Exercise details:
Report how many lines hold the string "bodies". Give the number and nothing else.
[begin Dataset extract]
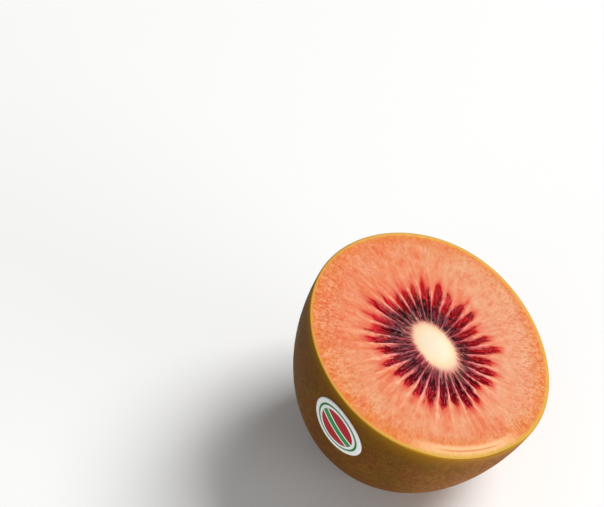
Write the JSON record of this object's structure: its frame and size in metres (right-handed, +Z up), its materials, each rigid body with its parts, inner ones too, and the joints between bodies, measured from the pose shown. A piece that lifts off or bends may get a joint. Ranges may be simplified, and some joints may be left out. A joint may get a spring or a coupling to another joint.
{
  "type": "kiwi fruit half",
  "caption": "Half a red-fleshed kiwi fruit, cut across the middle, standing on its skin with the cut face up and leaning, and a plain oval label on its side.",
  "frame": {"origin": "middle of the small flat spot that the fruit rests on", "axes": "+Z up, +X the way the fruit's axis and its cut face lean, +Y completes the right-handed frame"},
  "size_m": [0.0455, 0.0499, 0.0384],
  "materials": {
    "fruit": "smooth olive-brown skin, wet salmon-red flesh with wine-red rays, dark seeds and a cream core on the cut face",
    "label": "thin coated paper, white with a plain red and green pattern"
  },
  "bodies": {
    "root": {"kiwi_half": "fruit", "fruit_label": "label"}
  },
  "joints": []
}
[end Dataset extract]
Solution to this task:
2